The EF launched pq.ethereum.org this week — a dedicated resource hub that consolidates the protocol’s post-quantum security roadmap, open-source repositories, research papers, Ethereum Improvement Proposals and a 14-question FAQ produced by the foundation’s post-quantum team. The launch marks a public consolidation of work that has been underway, in various forms, for approximately eight years.

What’s Already Being Built

The most significant signal in this announcement is not the website. It is the devnet activity running behind it.

More than ten Ethereum client teams are already participating in what the foundation calls PQ Interop — a coordinated weekly devnet process focused specifically on post-quantum interoperability. These teams are building and shipping code on a regular cadence, which moves the post-quantum effort from the research phase into active engineering and cross-client coordination.

That distinction matters. Coordinating protocol changes across a decentralised network of independent client teams is one of the hardest operational challenges in open-source blockchain development. The fact that over ten teams are already running weekly interoperability tests suggests the effort has cleared one of the most significant early hurdles.

The Technical Scope of the Migration

The challenge Ethereum faces is substantial and cuts across every layer of the protocol. Quantum computers, once sufficiently powerful, are widely expected to be capable of breaking the public-key cryptography that currently secures account ownership, validator authentication and network consensus on Ethereum.

The EF’s position is measured: a cryptographically relevant quantum computer is not considered imminent, but migrating a decentralised global protocol of Ethereum’s scale requires years of careful coordination, formal verification and staged deployment. Starting that process now is the only way to avoid a chaotic, forced cutover later.

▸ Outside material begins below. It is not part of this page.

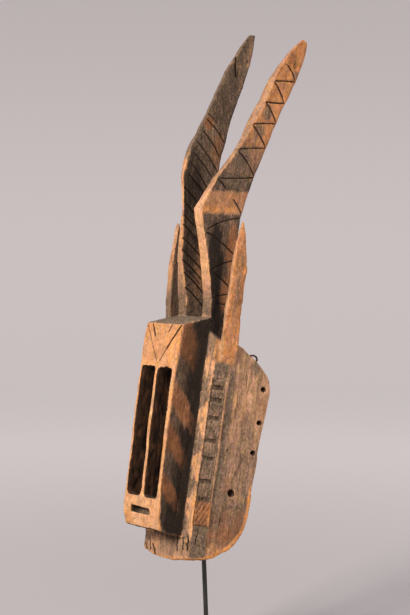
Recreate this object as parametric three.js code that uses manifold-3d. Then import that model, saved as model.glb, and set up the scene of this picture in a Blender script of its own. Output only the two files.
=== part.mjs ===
// A carved wooden antelope mask with two tall horns, held up by a dark steel rod on a square base plate.
// Millimetres, +Z up. The origin is the centre of the base plate's underside, and the mask faces -Y.
//
// The mask is worked out in a frame of its own, in which z runs up along the face, y runs back from the
// face plate and x runs across. That frame leans back on the rod by LEAN.
import * as THREE from "three";
import { mergeVertices } from "three/addons/utils/BufferGeometryUtils.js";
import Module from "manifold-3d";

const wasm = await Module();
wasm.setup();

// Stand
const LEAN = THREE.MathUtils.degToRad(10.2);
const MASK_AT = [0, -75.45, 195];
const BASE = { side: 180, height: 12, chamfer: 1.5 };
const ROD_LEAN = THREE.MathUtils.degToRad(2.81);
const ROD = { radius: 3, foot: 3.3, top: 428, barHalf: 24, sides: 16 };
const GAP = 0.4;

// Shell behind the face plate. The plan corners are x, y, and the edges seen from the side are y, z.
const SHELL = { bottom: -33, front: 262, plateHalf: 37, wall: 12, reach: 110 };
const PLAN_HEIGHTS = [-60, 300];
const SHOULDER = { head: 36, foot: 46, rim: 251, top: 270 };
const STRIP_EDGE = [47, 8];
const BAND_EDGE = [57, 25];
const RIM_EDGE = [74, 95];
const CHIN_FRONT = [[0, 20], [1.5, -8], [4.5, SHELL.bottom]];
const CHIN_UNDER = [
  [22, -30], [35, -23.5], [45, -18.8], [58, -10.2], [68, 1.2], [75, 15], [78.5, 30], [79.5, 46],
];
const RIM_BACK = [[80, 84], [81, 124], [84.5, 165], [87, 193]];
const RIM_TOP = [
  [83.5, 208], [76.5, 218.5], [68.5, 226.8], [58.7, 234.6], [49.6, 240.4], [42, 245.4], [32, 249.6], [21, 251.5],
];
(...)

At the execution layer, the plan introduces post-quantum signature verification through a vector math precompile. This would allow users to transition to quantum-safe authentication via account abstraction — avoiding a disruptive “flag day” where every participant would need to upgrade simultaneously or face exclusion.

At the consensus layer, the current BLS validator signature scheme would be replaced with hash-based signatures using a system called leanXMSS. Because post-quantum signatures are significantly larger than their classical counterparts, a minimal zero-knowledge virtual machine handles aggregation to restore the scalability that would otherwise be lost.

At the data layer, post-quantum cryptography extends to blob handling for data availability — ensuring that the protocol’s rollup-centric architecture remains secure against quantum-capable adversaries as well.

The Broader Context

This effort connects directly to recent work by Ethereum co-creator Vitalik Buterin, who described a related roadmap document as “very important” and outlined finality improvements that intersect with the post-quantum push. What distinguished that earlier framing — and what distinguishes the current launch — is the treatment of quantum threats as a concrete engineering problem with specific fork targets, rather than a category of risk to be noted and deferred.

The protocols that begin migration earliest will carry the lowest disruption cost when a cryptographically relevant quantum computer eventually arrives. Ethereum’s approach — gradual, layered, coordinated across independent client teams and conducted in the open — is designed to make that transition manageable rather than existential.

For developers and network participants, pq.ethereum.org now serves as the central reference point for tracking the roadmap’s progress, contributing to the open-source repositories and understanding the technical specifications as they evolve.